В периоды ледохода и ледостава Котлин был совершенно отрезан от мира. Газета «Кронштадтский вестник» писала: «Кронштадт периодически по два раза в год подвергается осадному положению, налагаемому на него природою». Порт замирал, и тысячи людей полгода бедствовали, перебивались случайными заработками, ждали помощи благотворительных обществ. К тому же и жить-то им особо было негде — неприглядные деревянные домишки на окраине города становились местом их обитания.
К этим бедам добавлялись нехватка и дороговизна продуктов. В тех же «Путевых записках» В. П. Невельской отмечал, что «огурцы в Кронштадте ценою наравне с апельсинами в Петербурге». Отсутствовала на острове в достаточном объеме и должного качества питьевая вода: колодезная была бурой и мутной, а морская — солоноватой. В городе часто вспыхивали эпидемии. После одной из них пришлось открыть отдельный сиротский дом исключительно для детей, потерявших родителей.
Адмирал Макаров:
«морской волк» и верный сын Православной церкви
Получая назначение в Кронштадт, Иван Ильич Сергиев не мог и предполагать, что вся его пастырская и человеческая жизнь отныне неразрывно, более чем на полвека, будет связана с Кронштадтом; что в течение десятилетий он будет соединен узами сотрудничества, совместных дел, горестных и радостных, наконец, простой человеческой дружбы со многими видными деятелями русского флота.

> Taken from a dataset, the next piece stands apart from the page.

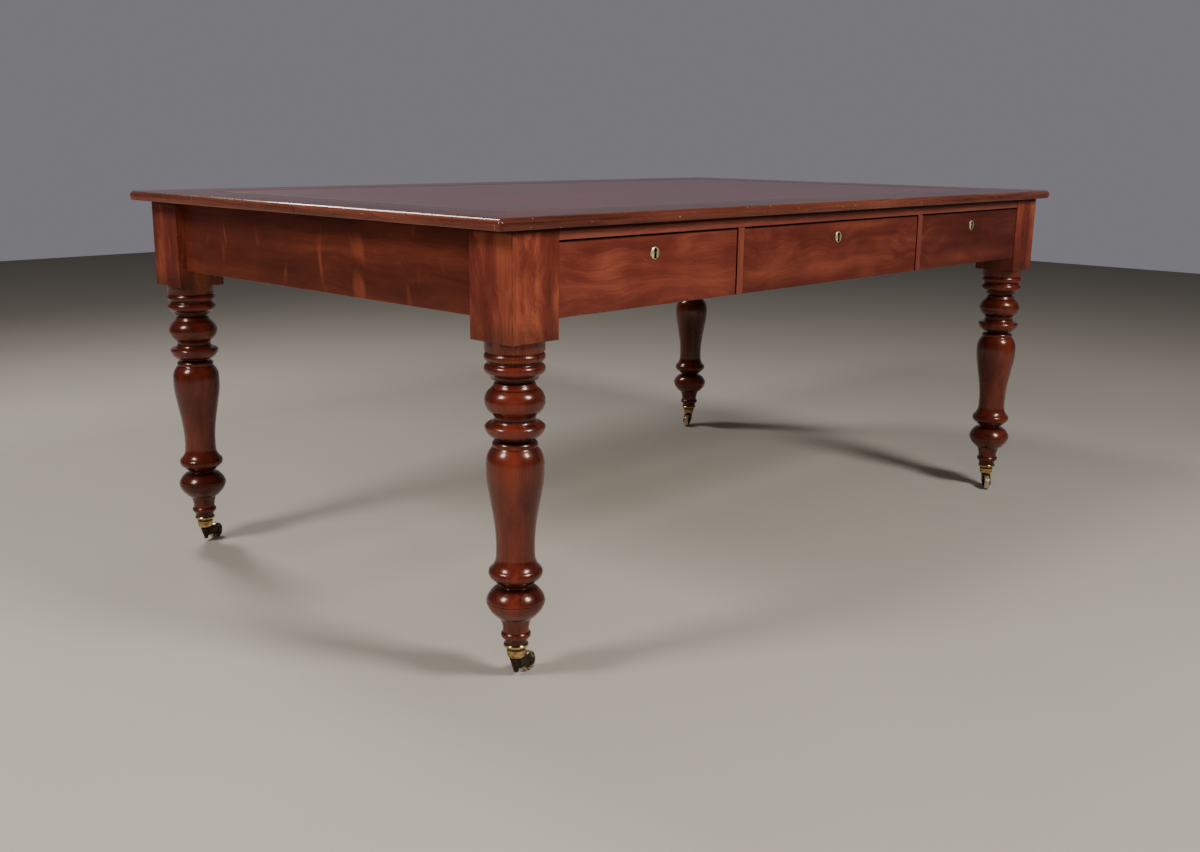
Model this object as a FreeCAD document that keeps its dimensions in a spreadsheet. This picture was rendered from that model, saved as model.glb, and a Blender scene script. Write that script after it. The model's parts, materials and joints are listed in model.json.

Среди них: начальник главного управления кораблестроения и снабжения вице-адмирал Владимир Павлович Верховский — «старый друг юности и бывший смиренный сомолитвенник»; адмирал Константин Николаевич Посьет, кавалер почти всех высших российских орденов и орденов многих других стран, автор хорошо известного всем морякам сочинения «Вооружение военных судов», инициатор известного в свое время периодического издания «Морской сборник»; и, наконец, Степан Осипович Макаров.